Harnstoff kommt auf dem Weltmarkt unter Druck
Die einzigen, die Dünger in großen Mengen kaufen, sind die Inder, die importierte Ware für ihre Landwirte subventionieren. Aber das hat politische Gründe (Kasten). Jedoch offenbaren die großen Ausschreibungen der indischen staatlichen Einkaufsbehörde, was auf dem Weltmarkt los ist. Auf die nachgefragten 2 Mio. t Harnstoff gab es Gebote über fast 5,6 Mio. t. Und davon stammt ein großer Teil aus China. Das bedeutet zweierlei:
- Erstens gibt es auf dem Weltmarkt derzeit einen Überschuss an Harnstoff, und das drückt auf den Preis. Der Indientender war mit 465 US-$/t geliefert frei Hafen um gut 60 US-$/t günstiger beboten als vier Wochen zuvor.
- Zum Zweiten zeigt dies, dass China seine Exportpolitik ändert, wenigstens zeitweise. Von Januar bis Juli exportierte China nur 770 000 t Harnstoff. Im Sommer gab es sogar einmal kurzzeitig ein Exportverbot. Dann hieß es 2 Mio. t, später 3 und jetzt spricht man von 4 Mio. t, die bis Ende Oktober verkauft werden sollen. Dahinter steckt nicht zuletzt der Einbruch der chinesischen Wirtschaft, denn Harnstoff ist nicht nur ein Dünger, sondern ein universeller Rohstoff der Chemie- und Kunststoffproduktion und wird zudem für AdBlue benötigt – E-Autos benötigen aber kein AdBlue.
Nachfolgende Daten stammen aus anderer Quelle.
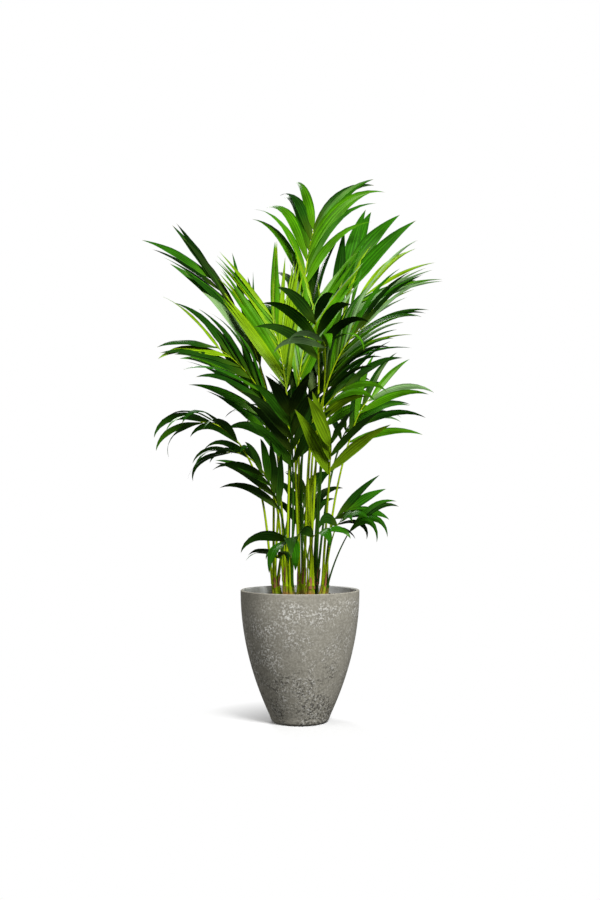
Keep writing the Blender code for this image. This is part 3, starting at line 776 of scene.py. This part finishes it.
def add_node(tree, kind, options=None, **inputs):
    """A node with some of its options set and its inputs given a value or linked. An input goes by its name,
    with an underscore for a space, or by its number, as in i0."""
    made = tree.nodes.new(kind)
    for key, value in (options or {}).items():
        setattr(made, key, value)
    for key, value in inputs.items():
        socket = made.inputs[int(key[1:]) if key[0] == "i" and key[1:].isdigit() else key.replace("_", " ")]
        if isinstance(value, bpy.types.NodeSocket):
            tree.links.new(value, socket)
        else:
            socket.default_value = value
    return made


def ramp(tree, value, low, high, start=0.0, end=1.0):
    """A value carried evenly from one range, low to high, to another, start to end, and held there."""
    inputs = {"Value": value, "From_Min": low, "From_Max": high, "To_Min": start, "To_Max": end}
    return add_node(tree, "ShaderNodeMapRange", **inputs).outputs["Result"]


def blend_colours(tree, share, first, second):
    """A mix of two colours, each a colour or a socket."""
    first, second = ((*c, 1.0) if not isinstance(c, bpy.types.NodeSocket) else c for c in (first, second))
    made = add_node(tree, "ShaderNodeMix", {"data_type": "RGBA"}, i0=share, i6=first, i7=second)
    return made.outputs[2]


def calculate(tree, operation, *values):
    """What one operation makes of up to three values."""
    inputs = {f"i{number}": value for number, value in enumerate(values)}
    return add_node(tree, "ShaderNodeMath", {"operation": operation}, **inputs).outputs[0]


def multiply(tree, first, second):
    """The product of two values."""
    return calculate(tree, "MULTIPLY", first, second)


def noise(tree, vector, scale, detail=3.0, roughness=0.55, stretch=None):
    """Noise on a vector that may first be stretched along its axes, with so many octaves of detail."""
    if stretch:
        vector = add_node(tree, "ShaderNodeMapping", Vector=vector, Scale=stretch).outputs[0]
    inputs = {"Vector": vector, "Scale": scale, "Detail": detail, "Roughness": roughness}
    return add_node(tree, "ShaderNodeTexNoise", **inputs).outputs["Fac"]


def place(tree):
    """A point's place in the piece's own axes, in metres."""
    return add_node(tree, "ShaderNodeTexCoord").outputs["Object"]


def height_of(tree, where):
    """A place's height."""
    return add_node(tree, "ShaderNodeSeparateXYZ", Vector=where).outputs[2]


def coat(tree, shader, colour, relief, strength, depth):
    """Gives the shader its colour and a fine relief, as deep as depth where the relief is 1."""
    tree.links.new(colour, shader.inputs["Base Color"])
    bump = add_node(tree, "ShaderNodeBump", Height=relief, Strength=strength, Distance=depth)
    tree.links.new(bump.outputs[0], shader.inputs["Normal"])


def mirror_green(shader, level):
    """Gives the shader a weak mirroring with the leaves' green sheen."""
    shader.inputs["Specular IOR Level"].default_value = level
    shader.inputs["Specular Tint"].default_value = GREEN_SHEEN


def shade(colour, share):
    """A colour times a share."""
    return tuple(channel * share for channel in colour)


def mixed(colour, other, share):
    """A colour with a share of another in it: (1 - share) own + share other."""
    return tuple((1 - share) * own + share * added for own, added in zip(colour, other))


def planter_finish(sizes):
    """Grey clay with patches of pale raised flecks, darker pits towards the foot, and a smooth band at the
    rim. Towards the foot the clay is painted paler: painted light that stands in for the light thrown up by
    the floor."""
    made, tree, shader = new_finish("fleck_clay", 0.82)
    where = place(tree)
    height = height_of(tree, where)
    grain = noise(tree, where, 150, 4, 0.7)
    worm = noise(tree, where, 130, 3, 0.6)
    patches = ramp(tree, noise(tree, where, 12, 4, 0.65), 0.44, 0.60, 0.12, 1.0)
    low_patches = ramp(tree, noise(tree, where, 10, 3, 0.6, (1.0, 1.0, 1.3)), 0.42, 0.56, 0.15, 1.0)
    below_band = ramp(tree, height, *BAND_FADE)
    fleck_share = multiply(tree, multiply(tree, patches, ramp(tree, grain, 0.515, 0.585)), below_band)
    foot_share = ramp(tree, height, *FOOT_FADE, 0.3, 1.0)
    pit_share = multiply(tree, multiply(tree, low_patches, ramp(tree, worm, 0.51, 0.58)), foot_share)
    broad = noise(tree, where, 5, 2)
    clay = blend_colours(tree, ramp(tree, broad, 0.35, 0.65), shade(sizes.clay, 0.9), shade(sizes.clay, 1.1))
    # Painted light: the clay turns paler towards the foot, in place of the light thrown up by the floor
    clay = blend_colours(tree, ramp(tree, height, 0.30, 0.0, 0.0, 0.8), clay, shade(sizes.clay, 1.45))
    clay = blend_colours(tree, ramp(tree, grain, 0.55, 0.40, 0.0, 0.5), clay, shade(sizes.clay, 0.6))
    colour = blend_colours(tree, multiply(tree, fleck_share, 0.9), clay, tuple(sizes.fleck))
    colour = blend_colours(tree, multiply(tree, pit_share, 0.85), colour, tuple(sizes.pit))
    relief = calculate(tree, "MULTIPLY_ADD", grain, 0.35, calculate(tree, "SUBTRACT", fleck_share, pit_share))
    coat(tree, shader, colour, relief, 0.45, 0.0012)
    return made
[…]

Es bestehen also gute Chancen, dass die Harnstoffpreise auf dem Weltmarkt fallen und damit auch Importe günstiger werden. Das bliebe nicht ohne Auswirkungen auf die Preise für Nitrate. Zuletzt lag der Preis bei 500 €/t für inhibierte Ware in den Kanal- und Flusshäfen. Umgerechnet auf das kg N war KAS damit nur um 7 Ct teurer als Harnstoff, das ist schon ungewöhnlich niedrig und entspricht gerade einmal dem Wert der Kalkzehrung.
Sparprogramme in Europa
Alle großen Düngerhersteller in Europa fahren derzeit Sparprogramme, viel Luft für Preissenkungen besteht offensichtlich nicht. LAT etwa hat sein Projekt für grünen Wasserstoff und damit grünen Harnstoff am Standort Linz aus wirtschaftlichen Gründen am 10. September gestoppt. Dennoch müssen die Düngerfabriken an der Preisschraube nach unten drehen, sollen die Werke weiter laufen. Die KAS-Preise sind inzwischen auf 320 €/t frei Binnenhafen gefallen (dazu kommen noch Umschlag, Marge und Ablauffracht), erste Gespräche gibt es schon über 315 €/t. Der Aufschlag für BigBags liegt nur noch bei 13 €/t, was kaum kostendeckend ist, aber den Absatz ankurbeln soll. Und Stickstoff-Schwefel-Kombinationen wie das Sulfan kosten nur noch 10 €/t mehr als KAS. Das zeigt, dass die Hersteller bereit sind, an die Grenzen zu gehen. Und wenn der Preis für Harnstoff fällt, kann auch KAS noch günstiger werden. 10 bis 20 €/t sind nicht vorhersehbar, aber denkbar.
Das einzige Problem an der Sache ist die Logistik
Der Handel geht in dieser angespannten Lage keine Positionen ein. Wenn die Landwirte nicht kaufen, ordert der Handel daher auch kein Schiff mit Harnstoff. Und wenn im Januar/Februar dann doch Nachfrage aufkommt, ist so schnell nichts aus Importen zu besorgen. Dann würden die Preise für in der EU produzierte Ware rasch steigen. Es kommt also darauf an, den richtigen Moment abzupassen. So wie es aussieht, dürfte der in der ersten Oktoberhälfte liegen. Zumal ab Januar auf Düngerimporte (inklusive Ammoniak) auch CO2-Abgaben fällig werden, deren Höhe heute noch niemand prognostizieren kann.